Riba feels that the difference between the indigenous communities of Arunachal Pradesh and most ethnic groups of other states is that the histories are not the same.

“Our point of assimilation was with the political entity of India first,” he says, adding that the Arunachali identity is one that was constructed later; something that came about when multiple different tribes with arguably varied cultures were clubbed together in one administrative unit of, first the North East Frontier Tracts, then North East Frontier Agency (NEFA), then the union territory of Arunachal Pradesh in 1972, and finally to the state of Arunachal Pradesh in 1987.

He says that the idea of a Naga or a Mizo identity evolved naturally and the Arunachali identity developed before Indian Independence.

Apart from small sporadic armed separatist groups that have been quickly disposed of, Arunachal Pradesh has never had a history of home-grown insurgency that has at some point or the other marked almost all other states of the region and continue to do so in some places.

Riba attributes this to two main factors- one is the flow of financial funds that the Centre has continually doled out to the state, and the other being the linguistic imposition of Hindi in the state.

Before the India-China ‘war’ of 1962 when Chinese Army troops marched through, it was Assamese that the people of the linguistically diverse state communicated in to speak to people of different tribes. As a language spoken widely in the plains of Assam, it seemed like a natural development. In fact, even the medium of education until the late 1960s was Assamese and almost all school teachers were Assamese themselves.

It was only changed to English after student leaders from the state agitated and in a post-1962 Arunachal Pradesh, New Delhi was eager to send in Hindi-speaking teachers from Bihar and Uttar Pradesh.

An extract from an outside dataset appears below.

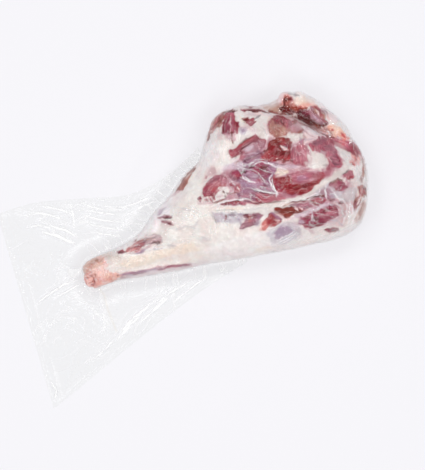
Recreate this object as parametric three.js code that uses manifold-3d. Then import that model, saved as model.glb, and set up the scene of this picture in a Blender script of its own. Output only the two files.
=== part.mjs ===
// A raw leg of lamb on the bone in a clear vacuum bag, lying on its side. Millimetres, +Z up.
//
// Everything is drawn in the leg's own plan: x runs from the cut end of the shank to the butt, y across the
// leg and z up from the table. The finished group is moved so that its origin is under the middle of its box.
// Three solids: the meat, the shank bone that shows at the cut, and the loose part of the bag. The rest of
// the bag clings to the meat as a film about a tenth of a millimetre thick, so it has no solid of its own.
import * as THREE from "three";
import { mergeVertices } from "three/addons/utils/BufferGeometryUtils.js";
import Module from "manifold-3d";

// Driving dimensions
const GAP = 0.3; // left between two solids that touch
const RIM_SHARE = 0.42; // height of the leg's widest line, as a share of its thickness
const TOP_ROUNDNESS = 2.45; // exponent of the section's upper half: 2 is an ellipse, more is boxier
const BASE_ROUNDNESS = 3.2; // and of its lower half, which the meat's own weight flattens
const RELIEF_FROM = 0.25; // share of the way up from the rim at which the upper face's forms begin
const RELIEF_FULL = 0.8; // and at which they have their whole height
const MESH_STEP = 6; // spacing of the leg's rings along it
const TOP_POINTS = 36; // points of a ring over the upper face
const BASE_POINTS = 10; // and round the underside
const CURVE_SAMPLES = 40; // steps to each row of a table when a curve's length is walked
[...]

“A number of factors contributed to Arunachalis becoming as patriotic as we have,” says political commentator and professor Dr Nani Bath.

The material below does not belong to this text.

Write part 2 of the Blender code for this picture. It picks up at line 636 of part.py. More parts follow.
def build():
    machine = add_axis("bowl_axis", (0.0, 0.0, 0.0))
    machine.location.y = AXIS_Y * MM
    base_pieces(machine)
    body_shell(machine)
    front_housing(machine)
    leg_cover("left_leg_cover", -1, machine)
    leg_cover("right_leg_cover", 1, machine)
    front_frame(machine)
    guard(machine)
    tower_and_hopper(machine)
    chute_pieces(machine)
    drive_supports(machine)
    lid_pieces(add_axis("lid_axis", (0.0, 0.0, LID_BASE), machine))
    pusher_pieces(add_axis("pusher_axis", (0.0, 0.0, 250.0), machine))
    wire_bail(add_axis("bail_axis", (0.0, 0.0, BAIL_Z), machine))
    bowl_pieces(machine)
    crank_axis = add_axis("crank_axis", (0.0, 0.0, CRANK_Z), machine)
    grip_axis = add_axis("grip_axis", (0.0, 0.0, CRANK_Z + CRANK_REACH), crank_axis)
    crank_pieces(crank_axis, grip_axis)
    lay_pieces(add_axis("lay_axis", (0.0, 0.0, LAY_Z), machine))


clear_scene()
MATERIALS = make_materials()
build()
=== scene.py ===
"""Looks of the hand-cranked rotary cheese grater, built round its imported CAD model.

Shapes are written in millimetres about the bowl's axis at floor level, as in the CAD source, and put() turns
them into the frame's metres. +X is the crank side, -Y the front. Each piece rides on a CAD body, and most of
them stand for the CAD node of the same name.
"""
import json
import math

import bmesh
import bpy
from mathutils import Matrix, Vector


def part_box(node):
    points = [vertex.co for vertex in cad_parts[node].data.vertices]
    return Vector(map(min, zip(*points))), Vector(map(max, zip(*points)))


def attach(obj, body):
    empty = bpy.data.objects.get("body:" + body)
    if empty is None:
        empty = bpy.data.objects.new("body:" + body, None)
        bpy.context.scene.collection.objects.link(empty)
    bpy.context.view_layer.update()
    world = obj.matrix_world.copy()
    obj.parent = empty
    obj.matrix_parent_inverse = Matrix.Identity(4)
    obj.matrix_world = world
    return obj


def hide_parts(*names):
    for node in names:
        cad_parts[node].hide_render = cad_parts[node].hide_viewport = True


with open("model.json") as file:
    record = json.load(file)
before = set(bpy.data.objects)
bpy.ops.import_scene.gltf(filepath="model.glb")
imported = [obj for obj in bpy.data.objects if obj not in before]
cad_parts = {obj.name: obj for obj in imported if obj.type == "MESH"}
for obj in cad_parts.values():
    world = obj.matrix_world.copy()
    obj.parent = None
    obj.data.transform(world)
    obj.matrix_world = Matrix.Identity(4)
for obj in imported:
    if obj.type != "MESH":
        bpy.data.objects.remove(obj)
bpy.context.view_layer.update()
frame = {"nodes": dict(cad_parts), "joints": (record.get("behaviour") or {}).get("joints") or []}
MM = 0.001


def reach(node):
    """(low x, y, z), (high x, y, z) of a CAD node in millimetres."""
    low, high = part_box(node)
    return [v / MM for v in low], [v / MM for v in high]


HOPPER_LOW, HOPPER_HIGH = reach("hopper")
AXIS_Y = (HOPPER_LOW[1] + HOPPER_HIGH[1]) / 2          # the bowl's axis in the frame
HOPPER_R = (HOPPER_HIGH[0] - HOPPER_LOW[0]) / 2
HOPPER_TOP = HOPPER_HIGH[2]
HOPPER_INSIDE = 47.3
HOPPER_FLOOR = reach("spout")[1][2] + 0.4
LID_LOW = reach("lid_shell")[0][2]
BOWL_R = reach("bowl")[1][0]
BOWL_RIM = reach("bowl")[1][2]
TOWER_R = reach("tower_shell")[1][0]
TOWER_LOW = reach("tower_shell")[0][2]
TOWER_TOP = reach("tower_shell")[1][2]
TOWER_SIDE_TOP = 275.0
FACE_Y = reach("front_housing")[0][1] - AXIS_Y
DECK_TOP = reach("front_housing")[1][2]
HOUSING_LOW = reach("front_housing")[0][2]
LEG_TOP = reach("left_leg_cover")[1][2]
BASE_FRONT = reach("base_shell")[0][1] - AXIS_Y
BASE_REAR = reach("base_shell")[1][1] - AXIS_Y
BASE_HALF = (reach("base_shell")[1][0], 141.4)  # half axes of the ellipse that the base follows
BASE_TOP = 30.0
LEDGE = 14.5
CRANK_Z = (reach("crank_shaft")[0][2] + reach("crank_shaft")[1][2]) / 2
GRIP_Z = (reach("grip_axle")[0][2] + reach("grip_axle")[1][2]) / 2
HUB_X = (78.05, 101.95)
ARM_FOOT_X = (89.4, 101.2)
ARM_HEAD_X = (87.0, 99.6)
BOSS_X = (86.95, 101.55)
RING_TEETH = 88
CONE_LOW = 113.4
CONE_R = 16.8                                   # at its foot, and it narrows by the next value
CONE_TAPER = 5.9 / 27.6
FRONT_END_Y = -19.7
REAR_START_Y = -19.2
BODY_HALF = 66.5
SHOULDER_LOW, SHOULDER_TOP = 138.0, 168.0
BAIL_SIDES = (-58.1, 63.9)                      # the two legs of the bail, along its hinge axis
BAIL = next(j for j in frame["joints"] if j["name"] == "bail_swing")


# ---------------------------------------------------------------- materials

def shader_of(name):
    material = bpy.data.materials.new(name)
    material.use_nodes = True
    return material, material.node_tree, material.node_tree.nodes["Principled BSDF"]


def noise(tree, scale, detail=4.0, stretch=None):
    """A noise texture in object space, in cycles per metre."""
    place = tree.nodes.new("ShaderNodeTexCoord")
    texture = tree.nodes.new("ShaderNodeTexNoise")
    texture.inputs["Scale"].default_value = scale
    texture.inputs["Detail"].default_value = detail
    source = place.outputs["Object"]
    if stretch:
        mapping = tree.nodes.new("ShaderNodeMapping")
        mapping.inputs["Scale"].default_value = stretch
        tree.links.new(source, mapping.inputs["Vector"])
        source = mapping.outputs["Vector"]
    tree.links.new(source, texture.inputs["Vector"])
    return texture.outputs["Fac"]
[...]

He agrees with his colleague from the university that Hindi played a major role.

“Replacement of Assamese-speaking teachers from Hindi heartland...,” he puts it.

Bath says that the post-independence policies regarding the administration of NEFA, including “Nehru's tribal policy of development” was another factor.

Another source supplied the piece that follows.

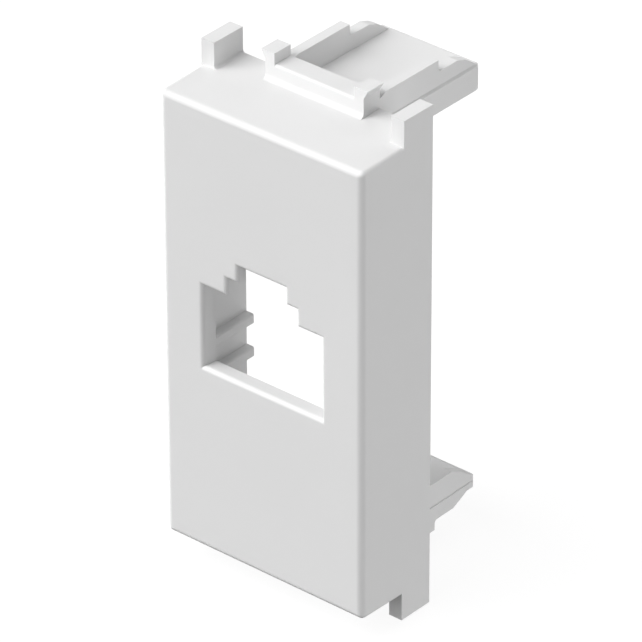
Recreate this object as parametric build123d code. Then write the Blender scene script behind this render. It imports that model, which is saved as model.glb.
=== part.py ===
from build123d import *
import os

# Keystone adapter: a one-module insert for a 45 mm wiring frame, moulded in one piece.
# Millimetres. X runs across the face, +Z is up, and the face looks towards -Y.
# The origin is the centre of the plane where the four stop ears seat on the frame.

# Cap: the front plate and the four walls behind it
FACE_WIDTH = 22.5
FACE_HEIGHT = 45.0
SIDE_DRAFT = 0.06           # how far each side wall leans out by the rear edge
END_DRAFT = 0.21            # the same for the top and bottom walls
CAP_DEPTH = 9.25
SEAT_DEPTH = 5.46           # face to the front of the stop ears
FACE_THICKNESS = 1.75
SIDE_WALL = 1.55
END_WALL = 1.4
FACE_EDGE_RADIUS = 0.6      # round the face
CORNER_EDGE_RADIUS = 0.35   # where two walls meet, from the face to the rear

# Window for the plug: a wide slot with two steps above it for the plug's latch
WINDOW_WIDTH = 13.5
WINDOW_HEIGHT = 8.2
WINDOW_DROP = 3.54          # the window's lower edge is this far under the middle
STEP_WIDTH = 7.9
STEP_HEIGHT = 1.72
NOTCH_WIDTH = 5.35
NOTCH_HEIGHT = 1.67
WINDOW_EDGE_RADIUS = 0.41
LEDGE_FALL = 0.24           # the window's lower side falls this much towards the rear
STEP_THICKNESS = 1.1        # the plate is thinner round the two steps, up to the shelf
RELIEF_SIDE = 1.6           # how far the thinner place reaches beside the steps

# Stop ears, one at each corner
EAR_WIDTH = 1.46
EAR_HEIGHT = 2.5
EAR_ROOT_RADIUS = 0.3

# Guide ribs, two inside each side wall
GUIDE_RIB_DROP = 3.33       # the upper rib's top is this far under the middle
GUIDE_RIB_SPACING = 3.42
GUIDE_RIB_THICKNESS = 1.05
GUIDE_RIB_REACH = 0.85
GUIDE_RIB_RADIUS = 0.2

# Shelves behind the face, above and below the jack
JACK_HEIGHT = 16.1
JACK_CLEARANCE = 0.2
JACK_CENTRE_HEIGHT = 0.95
SHELF_DEPTH = 4.0
SHELF_THICKNESS = 1.4

# Latches, one on the top wall and one on the bottom wall. Their heights are counted
# from the outside of the end wall at its rear edge.
LATCH_HALF_WIDTH = 5.475
RAIL_WIDTH = 1.03
BRIDGE_THICKNESS = 2.14
BRIDGE_RISE = 1.61
BRIDGE_ROOT_RADIUS = 0.5
BRIDGE_EDGE_RADIUS = 0.25
HOOK_RISE = 2.67
HOOK_FLARE = 0.46           # how far the tip of a hook leans out
HOOK_FLARE_HEIGHT = 0.83
RAIL_RISE = 1.31
RAIL_DIP = 0.38             # the rails start this much lower behind the bridge
RAIL_DIP_LENGTH = 0.9
UPPER_RAIL_STEP = 1.12
LOWER_RAIL_STEP = 1.02
STEP_ROOT_RADIUS = 0.35
LOW_RAIL_LENGTH = 2.6       # from the step to the start of the end slope

# Finger tab that joins the rails of a latch
TAB_LENGTH = 13.55          # from the rear edge of the cap to the end of the tab
TAB_OVERLAP = 1.65          # how far the tab starts inside the cap
TAB_DROP = 1.31             # its outer face, counted inwards
TAB_THICKNESS = 0.8
TAB_OVERHANG = 0.075        # the tab stands this far outside the rails
UPPER_RIB_HEIGHT = 1.48
LOWER_RIB_HEIGHT = 1.67
RIB_WIDTH = 1.03
UPPER_RIB_FLARE = 0.23      # the upper ribs lean out this far by their free edge
UPPER_CORNER_RADIUS = 1.0   # corners of the upper tab, seen from above
LOWER_CORNER_RADIUS = 0.6
TAB_EDGE_RADIUS = 0.3
RIB_CORNER_RADIUS = 0.62
GROOVE_WIDTH = 0.32         # groove between tab and rail
GROOVE_DEPTH = 0.13

# End slopes, as (distance before the end of the tab, drop from the low rail) for the
# rails, and (distance before the end, rise from the rib's edge) for the lower tab
UPPER_RAIL_SLOPE = ((3.1, 0.0), (2.0, 0.4), (1.2, 0.92), (0.4, 1.5))
LOWER_RAIL_SLOPE = ((3.1, 0.0), (1.8, 0.58), (1.16, 0.9), (0.0, 0.9))
LOWER_RIB_SLOPE = ((3.4, 0.0), (1.98, 0.7), (1.26, 1.27), (0.38, 1.82), (0.0, 2.04))

SPARE = 1.0                 # how far a cutting shape runs past the solid it cuts
SLACK = 0.02                # for picking an edge by its place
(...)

“He took many of our tribal leaders for India tour telling them that the Taj Mahal, Victoria Memorial, Red Fort, all belong to them,” Bath says.

Almost by chance, a veteran politician, Kamen Ringu, informs that he had gone on one of those Bharat Darshan tours.

Ringu is the working chairman of the lone regional political from the state- the People’s Party of Arunachal (PPA). It’s a party that he has been a member of for most of his 41-year political career.

The stately and sagely politician lists the same concepts of linguistic imposition and the constructed identity as factors that have made the Arunachali patriotic.

Unable to escape the zeitgeist, the conversation steers into the abrogation of Articles 370 and 35(A) from Jammu & Kashmir.

“Personally, I feel there was no other alternative although it was hastily done,” Ringu says, adding, “we are one country, why should we have different flags”.

Ironically, he wants the continued implementation of the Bengal Eastern Frontier Regulation that stipulates that all non-indigenous Arunachal Pradesh citizens from other Indian states and regions must procure an inner line permit (ILP) to enter the state.

Ringu also does not see a clash of ideologies in swearing allegiance to the Indian flag whilst helming the affairs of a regional political party.

“Bharat is a union of states. It is the various regions that makeup India,” he says.

Former student leader, Gumjum Haider, who earlier served as the secretary-general of the North East Students’ Organization, almost blames this idea on an apparent lack of exposure.

“Most people in Arunachal have not had the exposure to discrimination, lack understanding human rights issues, the right to self-determination,” he says.

At a time when nationalistic rhetoric is in vogue, Haider says that “every so-called intellectual Arunachali says the same thing”, that “they put Bharat Mata on top of everything”.

Nending Laji, who runs an event management firm out of Itanagar feels that the use of Hindi is at the core of the issue.

“Whether or not I am patriotic throughout the year, during August 15 and January 26, I feel a sense of Indianess,” he says, and that the fact that Hindi is ubiquitously used across the state is a key factor in that.

“We listen to Hindi songs, watch Bollywood movies because we understand the language better than most others from other states in the Northeast. Therefore we identify ourselves more with a Salman Khan we see on screen,” he adds.

Jumyir Basar, a professor at the Rajiv Gandhi University’s Arunachal Institute of Tribal Studies, presents a more nuanced opinion.

She says that the acceptance of the mainland (read places outside Northeast) Indian culture may be higher amongst people of Arunachal Pradesh and that ethnic groups of other states have stronger ‘sub-national culture’ but that that does not “make them less patriotic than us”.

“The valour of Naga Regiment during the Kargil War cannot be undermined because of a separatist movement,” she says.

Basar also says that people from other states likely “feel the same pride when India does something great or even in case of a cricket match”.

She echoes Riba on the notion of the “nation-state” where for people of Arunachal Pradesh it has always been “India that we have known. The British or the missionaries could not influence us like they did the Nagas or the Mizos. Tibet never fully accepted us nor had any major influence”.

A young student leader, Marli Kamki, struggles with the same question.

“How do you measure a person’s patriotism,” he asks.

We go back and forth with our conversation and he tells me that he’s been thinking about the question to find an appropriate answer.

I pose a hypothetical question: Imagine that you’ve just watched the movie ‘Uri’ with a friend from another state from the region. Answer honestly and from your heart, who among you is more likely to come out chest-thumping and swelling with pride over the apparent prowess of the Indian Army?

“Me,” he says without hesitation, adding that its “natural and not planted (patriotism)”.

“But why is it natural for an Arunachali,” I shoot back.

“Because we are Indian and we have accepted the idea of India as a nation,” he shoots back even quicker.